Give every line of the material again, exactly as written.

(begin)

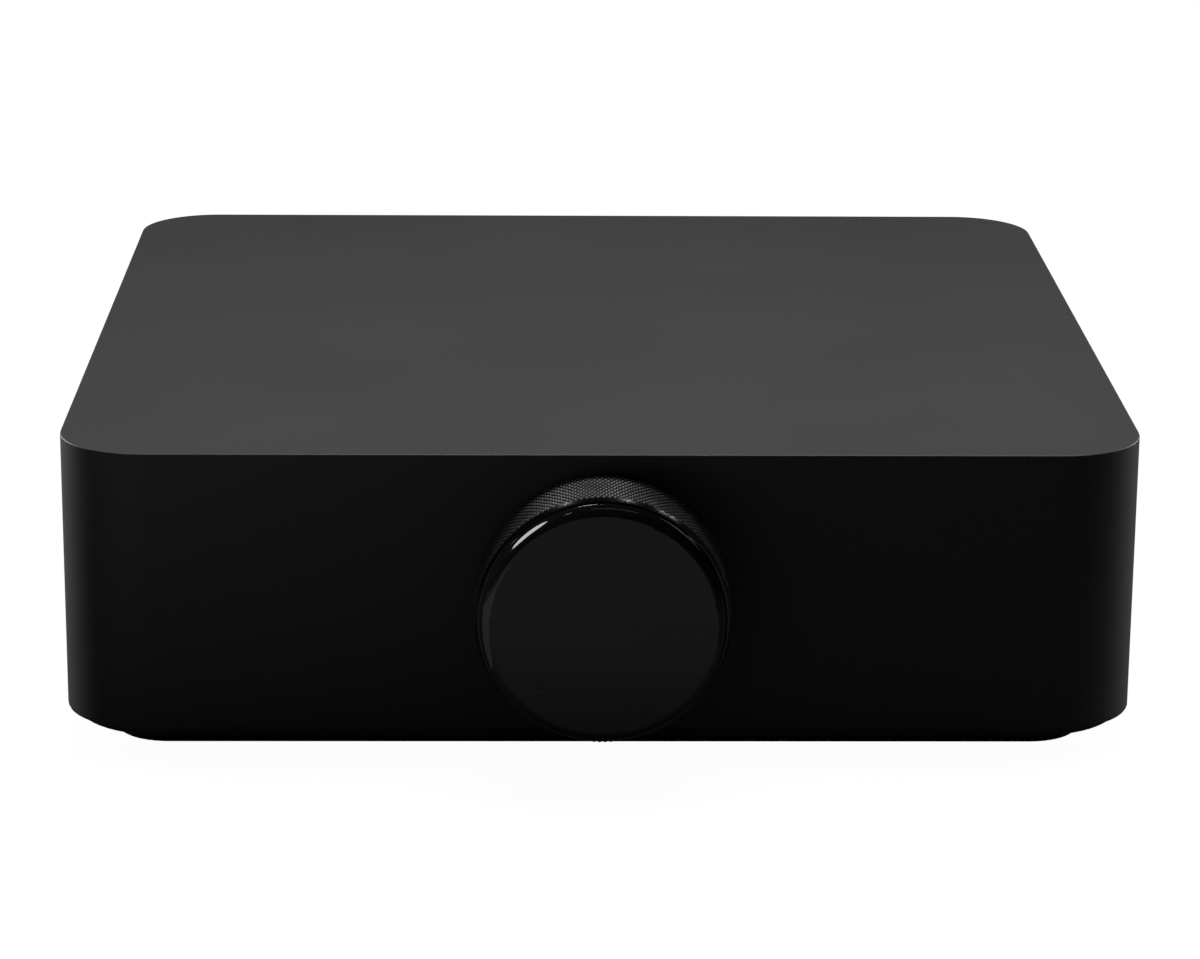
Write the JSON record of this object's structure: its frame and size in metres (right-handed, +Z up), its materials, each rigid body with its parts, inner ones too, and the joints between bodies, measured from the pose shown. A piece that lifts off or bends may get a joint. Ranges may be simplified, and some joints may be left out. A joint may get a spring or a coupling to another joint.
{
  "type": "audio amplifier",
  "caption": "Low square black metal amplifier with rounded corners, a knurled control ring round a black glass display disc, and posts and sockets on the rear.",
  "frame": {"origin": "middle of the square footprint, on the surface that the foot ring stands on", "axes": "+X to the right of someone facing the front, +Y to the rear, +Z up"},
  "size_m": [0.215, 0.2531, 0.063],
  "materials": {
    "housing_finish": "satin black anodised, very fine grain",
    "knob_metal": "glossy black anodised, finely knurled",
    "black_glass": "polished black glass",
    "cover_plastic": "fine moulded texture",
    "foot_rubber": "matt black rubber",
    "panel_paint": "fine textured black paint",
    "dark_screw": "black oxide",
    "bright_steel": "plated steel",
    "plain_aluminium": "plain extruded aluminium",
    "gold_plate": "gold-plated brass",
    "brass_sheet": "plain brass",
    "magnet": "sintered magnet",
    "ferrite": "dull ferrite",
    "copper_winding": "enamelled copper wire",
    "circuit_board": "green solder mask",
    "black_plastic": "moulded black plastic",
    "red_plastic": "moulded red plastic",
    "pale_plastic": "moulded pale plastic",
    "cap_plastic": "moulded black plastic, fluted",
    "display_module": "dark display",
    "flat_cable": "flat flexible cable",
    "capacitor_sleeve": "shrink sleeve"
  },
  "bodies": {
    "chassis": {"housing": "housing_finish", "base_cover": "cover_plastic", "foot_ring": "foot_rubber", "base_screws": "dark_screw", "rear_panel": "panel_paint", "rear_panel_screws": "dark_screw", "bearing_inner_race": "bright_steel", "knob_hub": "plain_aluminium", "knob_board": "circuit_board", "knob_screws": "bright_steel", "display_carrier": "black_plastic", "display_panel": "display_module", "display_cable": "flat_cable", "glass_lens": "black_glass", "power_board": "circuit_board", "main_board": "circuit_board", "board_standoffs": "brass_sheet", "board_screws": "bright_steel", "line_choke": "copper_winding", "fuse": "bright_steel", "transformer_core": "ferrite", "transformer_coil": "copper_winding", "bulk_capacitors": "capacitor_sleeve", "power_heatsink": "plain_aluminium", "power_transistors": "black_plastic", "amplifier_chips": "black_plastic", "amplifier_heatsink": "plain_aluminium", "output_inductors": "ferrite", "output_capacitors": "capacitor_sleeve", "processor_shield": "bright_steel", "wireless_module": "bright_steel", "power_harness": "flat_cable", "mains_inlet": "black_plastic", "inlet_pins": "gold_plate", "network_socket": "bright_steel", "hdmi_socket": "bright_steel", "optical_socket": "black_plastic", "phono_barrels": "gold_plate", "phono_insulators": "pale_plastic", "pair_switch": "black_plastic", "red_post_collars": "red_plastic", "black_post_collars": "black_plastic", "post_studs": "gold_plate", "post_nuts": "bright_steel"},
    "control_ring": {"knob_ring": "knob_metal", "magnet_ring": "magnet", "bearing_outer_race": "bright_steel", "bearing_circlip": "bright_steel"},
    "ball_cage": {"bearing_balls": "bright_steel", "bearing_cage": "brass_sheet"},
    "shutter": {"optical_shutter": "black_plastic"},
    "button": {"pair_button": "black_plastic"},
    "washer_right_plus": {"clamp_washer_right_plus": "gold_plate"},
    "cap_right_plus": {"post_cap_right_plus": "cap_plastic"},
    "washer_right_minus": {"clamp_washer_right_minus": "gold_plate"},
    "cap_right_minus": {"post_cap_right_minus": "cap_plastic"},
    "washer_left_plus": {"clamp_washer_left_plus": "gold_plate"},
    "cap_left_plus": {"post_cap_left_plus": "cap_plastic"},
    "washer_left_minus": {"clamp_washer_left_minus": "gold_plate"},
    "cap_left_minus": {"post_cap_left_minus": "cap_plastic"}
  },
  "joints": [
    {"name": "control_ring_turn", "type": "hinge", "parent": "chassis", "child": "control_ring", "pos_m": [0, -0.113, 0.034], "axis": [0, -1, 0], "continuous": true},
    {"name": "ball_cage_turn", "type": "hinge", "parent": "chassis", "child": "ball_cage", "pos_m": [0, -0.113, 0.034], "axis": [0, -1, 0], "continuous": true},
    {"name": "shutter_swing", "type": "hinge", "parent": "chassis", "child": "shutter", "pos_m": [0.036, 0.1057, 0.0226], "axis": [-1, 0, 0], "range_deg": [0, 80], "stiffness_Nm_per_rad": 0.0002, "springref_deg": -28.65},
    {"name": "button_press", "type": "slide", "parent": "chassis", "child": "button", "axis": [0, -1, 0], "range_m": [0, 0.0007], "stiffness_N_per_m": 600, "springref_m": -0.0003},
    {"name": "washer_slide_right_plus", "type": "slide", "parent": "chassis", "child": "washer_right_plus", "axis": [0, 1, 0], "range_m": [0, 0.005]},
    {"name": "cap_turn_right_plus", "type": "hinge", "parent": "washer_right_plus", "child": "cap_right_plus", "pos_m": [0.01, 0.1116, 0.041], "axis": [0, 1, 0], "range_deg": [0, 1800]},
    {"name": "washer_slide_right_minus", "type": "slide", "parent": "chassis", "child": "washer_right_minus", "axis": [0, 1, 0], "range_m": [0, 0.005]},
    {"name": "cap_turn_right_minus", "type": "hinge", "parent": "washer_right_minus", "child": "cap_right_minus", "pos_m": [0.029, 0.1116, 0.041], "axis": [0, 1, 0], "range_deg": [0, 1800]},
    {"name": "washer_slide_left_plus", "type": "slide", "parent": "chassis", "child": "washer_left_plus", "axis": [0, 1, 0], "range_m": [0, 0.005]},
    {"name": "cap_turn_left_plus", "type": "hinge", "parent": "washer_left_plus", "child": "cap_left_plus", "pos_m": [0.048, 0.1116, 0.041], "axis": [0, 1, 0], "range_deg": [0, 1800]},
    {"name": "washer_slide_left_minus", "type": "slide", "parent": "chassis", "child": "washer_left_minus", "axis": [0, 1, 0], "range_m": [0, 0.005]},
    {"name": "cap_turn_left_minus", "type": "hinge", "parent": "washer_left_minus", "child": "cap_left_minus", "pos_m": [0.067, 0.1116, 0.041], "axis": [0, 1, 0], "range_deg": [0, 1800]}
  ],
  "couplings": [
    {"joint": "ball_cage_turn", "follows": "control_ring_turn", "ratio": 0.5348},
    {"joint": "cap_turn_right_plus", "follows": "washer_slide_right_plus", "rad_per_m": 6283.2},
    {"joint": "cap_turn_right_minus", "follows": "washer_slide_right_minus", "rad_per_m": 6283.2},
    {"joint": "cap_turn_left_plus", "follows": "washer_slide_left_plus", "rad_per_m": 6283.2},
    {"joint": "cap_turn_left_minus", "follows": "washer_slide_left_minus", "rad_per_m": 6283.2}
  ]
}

(end)

→ **Exercise solution**
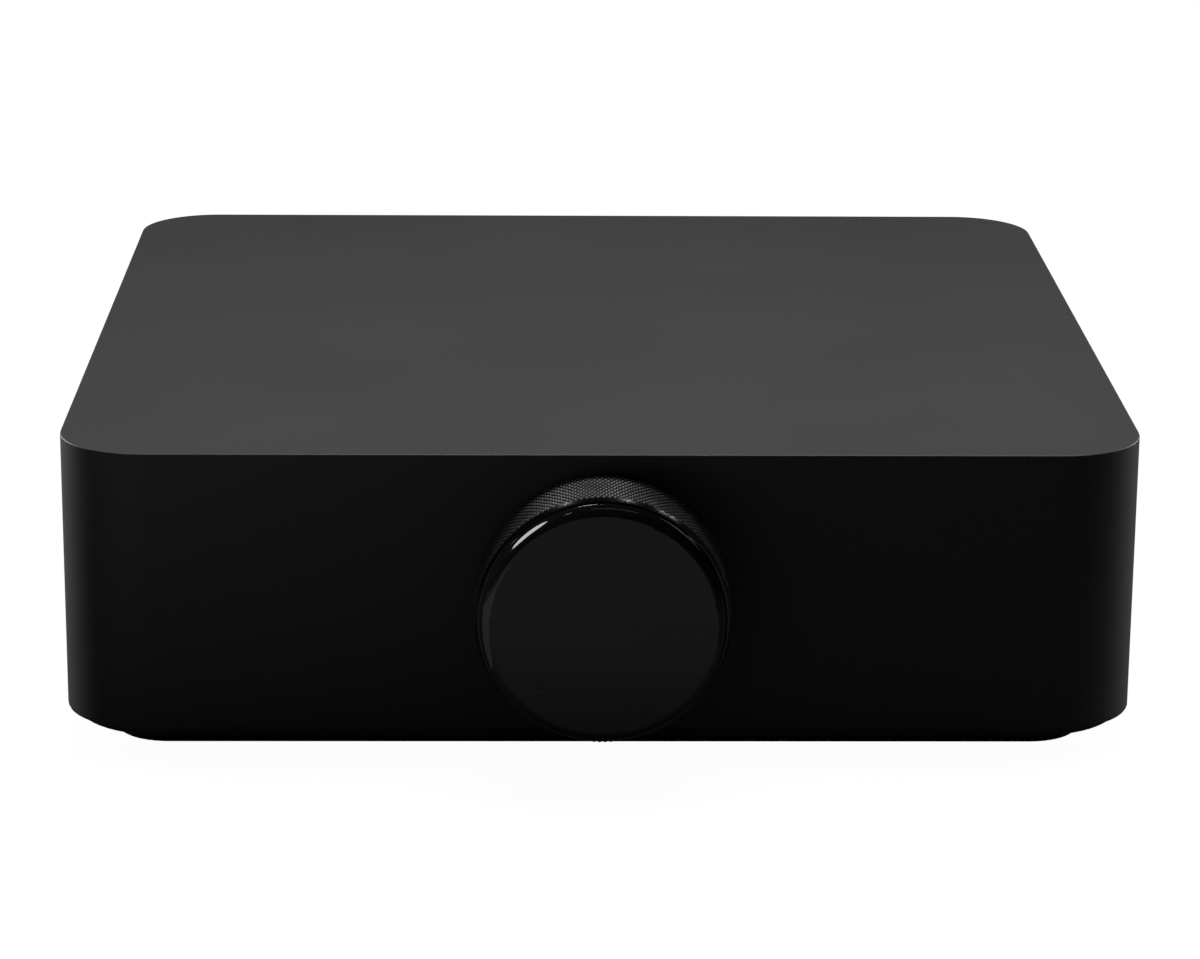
Write the JSON record of this object's structure: its frame and size in metres (right-handed, +Z up), its materials, each rigid body with its parts, inner ones too, and the joints between bodies, measured from the pose shown. A piece that lifts off or bends may get a joint. Ranges may be simplified, and some joints may be left out. A joint may get a spring or a coupling to another joint.
{
  "type": "audio amplifier",
  "caption": "Low square black metal amplifier with rounded corners, a knurled control ring round a black glass display disc, and posts and sockets on the rear.",
  "frame": {"origin": "middle of the square footprint, on the surface that the foot ring stands on", "axes": "+X to the right of someone facing the front, +Y to the rear, +Z up"},
  "size_m": [0.215, 0.2531, 0.063],
  "materials": {
    "housing_finish": "satin black anodised, very fine grain",
    "knob_metal": "glossy black anodised, finely knurled",
    "black_glass": "polished black glass",
    "cover_plastic": "fine moulded texture",
    "foot_rubber": "matt black rubber",
    "panel_paint": "fine textured black paint",
    "dark_screw": "black oxide",
    "bright_steel": "plated steel",
    "plain_aluminium": "plain extruded aluminium",
    "gold_plate": "gold-plated brass",
    "brass_sheet": "plain brass",
    "magnet": "sintered magnet",
    "ferrite": "dull ferrite",
    "copper_winding": "enamelled copper wire",
    "circuit_board": "green solder mask",
    "black_plastic": "moulded black plastic",
    "red_plastic": "moulded red plastic",
    "pale_plastic": "moulded pale plastic",
    "cap_plastic": "moulded black plastic, fluted",
    "display_module": "dark display",
    "flat_cable": "flat flexible cable",
    "capacitor_sleeve": "shrink sleeve"
  },
  "bodies": {
    "chassis": {"housing": "housing_finish", "base_cover": "cover_plastic", "foot_ring": "foot_rubber", "base_screws": "dark_screw", "rear_panel": "panel_paint", "rear_panel_screws": "dark_screw", "bearing_inner_race": "bright_steel", "knob_hub": "plain_aluminium", "knob_board": "circuit_board", "knob_screws": "bright_steel", "display_carrier": "black_plastic", "display_panel": "display_module", "display_cable": "flat_cable", "glass_lens": "black_glass", "power_board": "circuit_board", "main_board": "circuit_board", "board_standoffs": "brass_sheet", "board_screws": "bright_steel", "line_choke": "copper_winding", "fuse": "bright_steel", "transformer_core": "ferrite", "transformer_coil": "copper_winding", "bulk_capacitors": "capacitor_sleeve", "power_heatsink": "plain_aluminium", "power_transistors": "black_plastic", "amplifier_chips": "black_plastic", "amplifier_heatsink": "plain_aluminium", "output_inductors": "ferrite", "output_capacitors": "capacitor_sleeve", "processor_shield": "bright_steel", "wireless_module": "bright_steel", "power_harness": "flat_cable", "mains_inlet": "black_plastic", "inlet_pins": "gold_plate", "network_socket": "bright_steel", "hdmi_socket": "bright_steel", "optical_socket": "black_plastic", "phono_barrels": "gold_plate", "phono_insulators": "pale_plastic", "pair_switch": "black_plastic", "red_post_collars": "red_plastic", "black_post_collars": "black_plastic", "post_studs": "gold_plate", "post_nuts": "bright_steel"},
    "control_ring": {"knob_ring": "knob_metal", "magnet_ring": "magnet", "bearing_outer_race": "bright_steel", "bearing_circlip": "bright_steel"},
    "ball_cage": {"bearing_balls": "bright_steel", "bearing_cage": "brass_sheet"},
    "shutter": {"optical_shutter": "black_plastic"},
    "button": {"pair_button": "black_plastic"},
    "washer_right_plus": {"clamp_washer_right_plus": "gold_plate"},
    "cap_right_plus": {"post_cap_right_plus": "cap_plastic"},
    "washer_right_minus": {"clamp_washer_right_minus": "gold_plate"},
    "cap_right_minus": {"post_cap_right_minus": "cap_plastic"},
    "washer_left_plus": {"clamp_washer_left_plus": "gold_plate"},
    "cap_left_plus": {"post_cap_left_plus": "cap_plastic"},
    "washer_left_minus": {"clamp_washer_left_minus": "gold_plate"},
    "cap_left_minus": {"post_cap_left_minus": "cap_plastic"}
  },
  "joints": [
    {"name": "control_ring_turn", "type": "hinge", "parent": "chassis", "child": "control_ring", "pos_m": [0, -0.113, 0.034], "axis": [0, -1, 0], "continuous": true},
    {"name": "ball_cage_turn", "type": "hinge", "parent": "chassis", "child": "ball_cage", "pos_m": [0, -0.113, 0.034], "axis": [0, -1, 0], "continuous": true},
    {"name": "shutter_swing", "type": "hinge", "parent": "chassis", "child": "shutter", "pos_m": [0.036, 0.1057, 0.0226], "axis": [-1, 0, 0], "range_deg": [0, 80], "stiffness_Nm_per_rad": 0.0002, "springref_deg": -28.65},
    {"name": "button_press", "type": "slide", "parent": "chassis", "child": "button", "axis": [0, -1, 0], "range_m": [0, 0.0007], "stiffness_N_per_m": 600, "springref_m": -0.0003},
    {"name": "washer_slide_right_plus", "type": "slide", "parent": "chassis", "child": "washer_right_plus", "axis": [0, 1, 0], "range_m": [0, 0.005]},
    {"name": "cap_turn_right_plus", "type": "hinge", "parent": "washer_right_plus", "child": "cap_right_plus", "pos_m": [0.01, 0.1116, 0.041], "axis": [0, 1, 0], "range_deg": [0, 1800]},
    {"name": "washer_slide_right_minus", "type": "slide", "parent": "chassis", "child": "washer_right_minus", "axis": [0, 1, 0], "range_m": [0, 0.005]},
    {"name": "cap_turn_right_minus", "type": "hinge", "parent": "washer_right_minus", "child": "cap_right_minus", "pos_m": [0.029, 0.1116, 0.041], "axis": [0, 1, 0], "range_deg": [0, 1800]},
    {"name": "washer_slide_left_plus", "type": "slide", "parent": "chassis", "child": "washer_left_plus", "axis": [0, 1, 0], "range_m": [0, 0.005]},
    {"name": "cap_turn_left_plus", "type": "hinge", "parent": "washer_left_plus", "child": "cap_left_plus", "pos_m": [0.048, 0.1116, 0.041], "axis": [0, 1, 0], "range_deg": [0, 1800]},
    {"name": "washer_slide_left_minus", "type": "slide", "parent": "chassis", "child": "washer_left_minus", "axis": [0, 1, 0], "range_m": [0, 0.005]},
    {"name": "cap_turn_left_minus", "type": "hinge", "parent": "washer_left_minus", "child": "cap_left_minus", "pos_m": [0.067, 0.1116, 0.041], "axis": [0, 1, 0], "range_deg": [0, 1800]}
  ],
  "couplings": [
    {"joint": "ball_cage_turn", "follows": "control_ring_turn", "ratio": 0.5348},
    {"joint": "cap_turn_right_plus", "follows": "washer_slide_right_plus", "rad_per_m": 6283.2},
    {"joint": "cap_turn_right_minus", "follows": "washer_slide_right_minus", "rad_per_m": 6283.2},
    {"joint": "cap_turn_left_plus", "follows": "washer_slide_left_plus", "rad_per_m": 6283.2},
    {"joint": "cap_turn_left_minus", "follows": "washer_slide_left_minus", "rad_per_m": 6283.2}
  ]
}